We woke up this morning to no new texts from our unwell Charlotte who stayed back in Beijing to take an extra week of classes to prepare for her senior essay, meaning she slept through the feverish night and hopefully she is on the back end of whatever is getting her. We also woke up to news in the NYT that the Chinese vaccines are much less effective than all the others worldwide with, perhaps the exception of the Russian Sputnik. The vaccine we received, Sinovac, was also called out to be 20% less effective than the other vaccine available here, Sinopharm. So there you have it. We are somewhat protected, but a lot less safe than we thought we were. Ugh.

 

Not knowing is often so much better than knowing, even if it kills you sooner. Ha! I just think of all the time I have spent both reading and prognosticating/worrying about news, and I wonder if I couldn’t have written a bestseller during that Trumpian time instead. Certainly, I could have been much happier, and not much in my actual life would have changed, not knowing. That’s the thing. I know I am meant to be a global citizen and informed and all that, but why exactly? I actually feel that I would likely be living a purer, more holistic life if I did not have all the knowledge of the world banging at my doorstep and begging me to let it in, which I have been prone to do. And still it calls. “Look at how everything is going to hell! You can’t do anything about it, but come and absorb all the mayhem, death, destruction, evil and despondency! It’s free for the looking! Really! It’ll make you a better person!”


Really now? I fear I have done myself a great disservice and lost much time in the pursuit of knowledge and staying current. On top of my writing, this summer I wish to read voraciously – fiction, beautiful fiction that tumbles me around in the warmth of its characters and treats me to adventures and experiences and emotions that I wouldn’t have otherwise. I want to be titillated by words and swept to faraway places sans plane rides and masks.

 

The church bells (in China!) just rang nine times and I went to knock on the door of our daughter and her friend to wake them up. It’s time to commence a day that will begin with breakfast and going to the beer factory!

 

On the way back to my writing aerie, through the little sitting area, I saw Dickens’ Martin Chuzzlewit and Jonathan Franzen’s The Corrections. I’m not the only one who loves to read tomes: endless description of minutiae, but somehow all beautifully rendered, even in it’s all misery and diurnal ramblings. When I saw Franzen’s book, I actually thought, “Oh, I wish I hadn’t already read it so I could enjoy it for the first time.” It’s one of my all-time favorite novels even though nothing of note occurs in it that I can recall. 

 

So the keyboard is growing hot as am I so I will probably cease my ramble-write soon and head down to breakfast. I have a Kindle full of books on my phone. There will be no excuse to not lose myself in the actual joy of this trip or on another page-turning one if I need a break from present reality.

 

A dove has just alit on a tar-paper-used-to-be-tiled roof in front of me. It is strutting and now pecking at its body, fluttering a bit, flailing its tail.

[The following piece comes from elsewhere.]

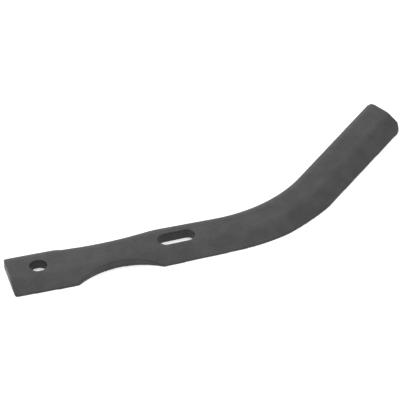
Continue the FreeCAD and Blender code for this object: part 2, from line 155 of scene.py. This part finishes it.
@dataclass(frozen=True)
class BlackenedForgedSteel:
    """Spring steel, hot forged, with a thin black baked coat.

    The scale and the hammer marks under the coat leave a faintly mottled skin with fine pits.
    Each range holds the two pattern values between which the pattern fades from none to full.
    """

    coat: str = "#1f1f20"
    thin_coat: str = "#2b2b2c"
    roughness: tuple[float, float] = (0.42, 0.58)
    coat_ior: float = 1.5
    mottle_mm: float = 14.0
    mottle_range: tuple[float, float] = (0.35, 0.65)
    grain_mm: float = 2.2
    grain_range: tuple[float, float] = (0.3, 0.7)
    pit_mm: float = 4.5
    pit_range: tuple[float, float] = (0.05, 0.32)
    grain_height_mm: float = 0.05
    pit_height_mm: float = 0.06

    def material(self) -> bpy.types.Material:
        """Build the coat's material.

        Returns:
            A material whose patterns read Object coordinates in metres.
        """
        material = new_material("blackened_forged_steel")
        tree = material.node_tree
        place = add_node(tree, "ShaderNodeTexCoord").outputs["Object"]
        mottle = add_node(tree, "ShaderNodeTexNoise", {
            "Vector": place, "Scale": 1 / (self.mottle_mm * MM), "Detail": 4.0, "Roughness": 0.6})
        grain = add_node(tree, "ShaderNodeTexNoise", {
            "Vector": place, "Scale": 1 / (self.grain_mm * MM), "Detail": 5.0, "Roughness": 0.65})
        pits = add_node(tree, "ShaderNodeTexVoronoi", {
            "Vector": place, "Scale": 1 / (self.pit_mm * MM), "Randomness": 1.0},
            feature="SMOOTH_F1")
        pit_depth = add_node(tree, "ShaderNodeMapRange", {
            "Value": pits.outputs["Distance"],
            "From Min": self.pit_range[0], "From Max": self.pit_range[1],
            "To Min": 0.0, "To Max": 1.0}, interpolation_type="SMOOTHSTEP")
        tone = add_node(tree, "ShaderNodeMapRange", {
            "Value": mottle.outputs["Fac"],
            "From Min": self.mottle_range[0], "From Max": self.mottle_range[1],
            "To Min": 0.0, "To Max": 1.0}, interpolation_type="SMOOTHSTEP")
        colour = add_node(tree, "ShaderNodeMix", {
            0: tone.outputs["Result"], 6: linear(self.coat), 7: linear(self.thin_coat)},
            data_type="RGBA")
        rough = add_node(tree, "ShaderNodeMapRange", {
            "Value": grain.outputs["Fac"],
            "From Min": self.grain_range[0], "From Max": self.grain_range[1],
            "To Min": self.roughness[0], "To Max": self.roughness[1]})
        pitted = add_node(tree, "ShaderNodeBump", {
            "Height": pit_depth.outputs["Result"], "Distance": self.pit_height_mm * MM,
            "Strength": 1.0})
        grained = add_node(tree, "ShaderNodeBump", {
            "Height": grain.outputs["Fac"], "Distance": self.grain_height_mm * MM,
            "Strength": 1.0, "Normal": pitted.outputs["Normal"]})
        surface = add_node(tree, "ShaderNodeBsdfPrincipled", {
            "Base Color": colour.outputs[2], "Roughness": rough.outputs["Result"],
            "IOR": self.coat_ior, "Metallic": 0.0, "Normal": grained.outputs["Normal"]})
        add_node(tree, "ShaderNodeOutputMaterial", {"Surface": surface.outputs["BSDF"]})
        return material


@dataclass(frozen=True)
class MattPaper:
    """Matt white background paper, which gives the eye an even, pale ground."""

    paper: str = "#f4f4f4"
    roughness: float = 0.9
    glow: float = 0.25

    def material(self) -> bpy.types.Material:
        """Build the paper's material.

        Returns:
            A diffuse material, lifted a little as on a light table.
        """
        material = new_material("matt_white_paper")
        tree = material.node_tree
        surface = add_node(tree, "ShaderNodeBsdfPrincipled", {
            "Base Color": linear(self.paper), "Roughness": self.roughness,
            "Emission Color": WHITE, "Emission Strength": self.glow})
        add_node(tree, "ShaderNodeOutputMaterial", {"Surface": surface.outputs["BSDF"]})
        return material


@dataclass
class ForgedBlade:
    """The whole blade, one forging: shank, bend, cutting edge, hole, slot and notch."""

    node: str = "tiller_blade"
    skin_cell_mm: float = 0.6
    merge_mm: float = 0.001
    smoothing_share: float = 0.5
    smoothing_rounds: int = 4
    waviness_mm: float = 0.10
    wave_mm: float = 9.0
    wave_octaves: int = 2

    def build(self) -> bpy.types.Object:
        """Build and dress the blade.

        Returns:
            The finished piece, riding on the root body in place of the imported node.
        """
        piece = self.merged_copy()
        self.close_skin(piece)
        self.roughen(piece)
        piece.data.materials.clear()
        piece.data.materials.append(BlackenedForgedSteel().material())
        select_only(piece)
        bpy.ops.object.shade_smooth()
        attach(piece, "root")
        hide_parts(self.node)
        return piece

    def merged_copy(self) -> bpy.types.Object:
        """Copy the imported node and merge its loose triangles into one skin.

        Returns:
            The copy, linked to the scene.
        """
        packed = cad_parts[self.node]
        piece = bpy.data.objects.new("forged_blade", packed.data.copy())
        bpy.context.scene.collection.objects.link(piece)
        select_only(piece)
        bpy.ops.object.mode_set(mode="EDIT")
        bpy.ops.mesh.select_all(action="SELECT")
        bpy.ops.mesh.remove_doubles(threshold=self.merge_mm * MM)
        bpy.ops.object.mode_set(mode="OBJECT")
        return piece

    def close_skin(self, piece: bpy.types.Object) -> None:
        """Rebuild the skin as fine even cells and soften its edges.

        Args:
            piece: The merged copy.
        """
        apply_modifier(piece, "REMESH", mode="VOXEL", voxel_size=self.skin_cell_mm * MM,
                       adaptivity=0.0)
        apply_modifier(piece, "SMOOTH", factor=self.smoothing_share,
                       iterations=self.smoothing_rounds)

    def roughen(self, piece: bpy.types.Object) -> None:
        """Sink shallow hollows into the skin, as the hammer leaves them, never outwards.

        Args:
            piece: The blade with its closed skin.
        """
        hollows = bpy.data.textures.new("hammer_hollows", "CLOUDS")
        hollows.noise_scale = self.wave_mm * MM
        hollows.noise_depth = self.wave_octaves
        apply_modifier(piece, "DISPLACE", texture=hollows, texture_coords="LOCAL",
                       strength=self.waviness_mm * MM, mid_level=1.0)


class LightRole(Enum):
    """What a soft light does for the blade."""

    OVERHEAD = "overhead_softbox"
    BACK = "back_softbox"


@dataclass
class SoftLight:
    """A large soft box, aimed at the middle of the blade.

    Azimuth and elevation are in degrees, distance and size in metres, power in watts.
    """

    role: LightRole
    azimuth: float
    elevation: float
    distance: float
    size: float
    power: float

    def place(self, target: Vector) -> None:
        """Put up the light.

        Args:
            target: Point that the light faces.
        """
        lamp = bpy.data.lights.new(self.role.value, "AREA")
        lamp.shape = "SQUARE"
        lamp.size = self.size
        lamp.energy = self.power
        holder = bpy.data.objects.new(self.role.value, lamp)
        bpy.context.scene.collection.objects.link(holder)
        turn = math.radians(self.azimuth)
        rise = math.radians(self.elevation)
        away = Vector((math.sin(turn) * math.cos(rise), math.cos(turn) * math.cos(rise),
                       math.sin(rise)))
        holder.location = target + away * self.distance
        holder.rotation_mode = "QUATERNION"
        holder.rotation_quaternion = (-away).to_track_quat("-Z", "Y")
        holder.visible_camera = False


@dataclass
class Studio:
    """Pale floor, soft light and the camera.

    Lengths are in metres and angles in degrees. The aim is measured from the bolt hole's centre.
    """

    floor_size: float = 12.0
    tent_strength: float = 1.0
    elevation: float = 37.0
    shank_turn: float = 11.69
    roll: float = 4.5
    distance: float = 4.0
    view_width: float = 0.298
    sensor_mm: float = 36.0
    far_clip: float = 100.0
    aim: tuple[float, float, float] = (0.13274, 0.03782, 0.008)

    def build(self) -> None:
        """Lay the floor, light the set and place the camera."""
        target = Vector(self.aim)
        self.lay_floor()
        self.light_tent()
        for light in (
            SoftLight(LightRole.OVERHEAD, azimuth=0.0, elevation=80.0,
                      distance=3.0, size=3.0, power=30.0),
            SoftLight(LightRole.BACK, azimuth=-30.0, elevation=35.0,
                      distance=3.5, size=2.5, power=30.0),
        ):
            light.place(target)
        self.place_camera(target)
        view = bpy.context.scene.view_settings
        view.view_transform = "Standard"
        view.look = "None"

    def lay_floor(self) -> None:
        """Lay the paper at the height of the blade's underside."""
        deselect_all()
        bpy.ops.mesh.primitive_plane_add(size=self.floor_size, location=(0.0, 0.0, CAD_LOW.z))
        floor = bpy.context.object
        floor.name = "paper_floor"
        floor.data.materials.append(MattPaper().material())

    def light_tent(self) -> None:
        """Even white light from all round, as inside a light tent."""
        world = bpy.data.worlds.new("light_tent")
        world.use_nodes = True
        tree = world.node_tree
        tree.nodes.clear()
        glow = add_node(tree, "ShaderNodeBackground", {
            "Color": WHITE, "Strength": self.tent_strength})
        add_node(tree, "ShaderNodeOutputWorld", {"Surface": glow.outputs["Background"]})
        bpy.context.scene.world = world

    def place_camera(self, target: Vector) -> None:
        """Place the camera.

        Args:
            target: Point in the middle of the view.
        """
        turn = math.radians(self.shank_turn)
        rise = math.radians(self.elevation)
        roll = math.radians(self.roll)
        right = Vector((math.cos(turn), -math.sin(turn), 0.0))
        away = Vector((math.sin(turn), math.cos(turn), 0.0))
        up = Vector((0.0, 0.0, 1.0))
        forward = away * math.cos(rise) - up * math.sin(rise)
        above = away * math.sin(rise) + up * math.cos(rise)
        across = right * math.cos(roll) - above * math.sin(roll)
        upright = right * math.sin(roll) + above * math.cos(roll)
        lens = bpy.data.cameras.new("studio_camera")
        lens.sensor_width = self.sensor_mm
        lens.lens = self.sensor_mm * self.distance / self.view_width
        lens.clip_end = self.far_clip
        camera = bpy.data.objects.new("studio_camera", lens)
        bpy.context.scene.collection.objects.link(camera)
        turned = Matrix((across, upright, -forward)).transposed()
        camera.rotation_mode = "QUATERNION"
        camera.rotation_quaternion = turned.to_quaternion()
        camera.location = target - forward * self.distance
        bpy.context.scene.camera = camera


def main() -> None:
    """Build the blade and the studio round it."""
    logging.basicConfig(level=logging.INFO, format="%(message)s")
    blade = ForgedBlade().build()
    LOG.info("%s: %d faces", blade.name, len(blade.data.polygons))
    Studio().build()
    LOG.info("studio: floor, lights and camera")


if __name__ == "__main__":
    main()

Now walking again, each step an orchestration, A wing lift and a flight down to a lower ledge. And off it goes, with a soft whiffle.

 

Close observation might just be my ticket to peace. Now I hear cooing, full throated, right from the breast of a bird. And I am noticing how birds swoop, but tend not to fly far. From roof top to roof top. That said, one just flew farther afield than I can now see so perhaps this is not always so. And one just flew directly over my head as I was writing this last sentence. I noticed only because of the shadow that fell on my typing hands. How lovely. Today I will watch and listen to the birds. They will be the touchstone and meditation for my day.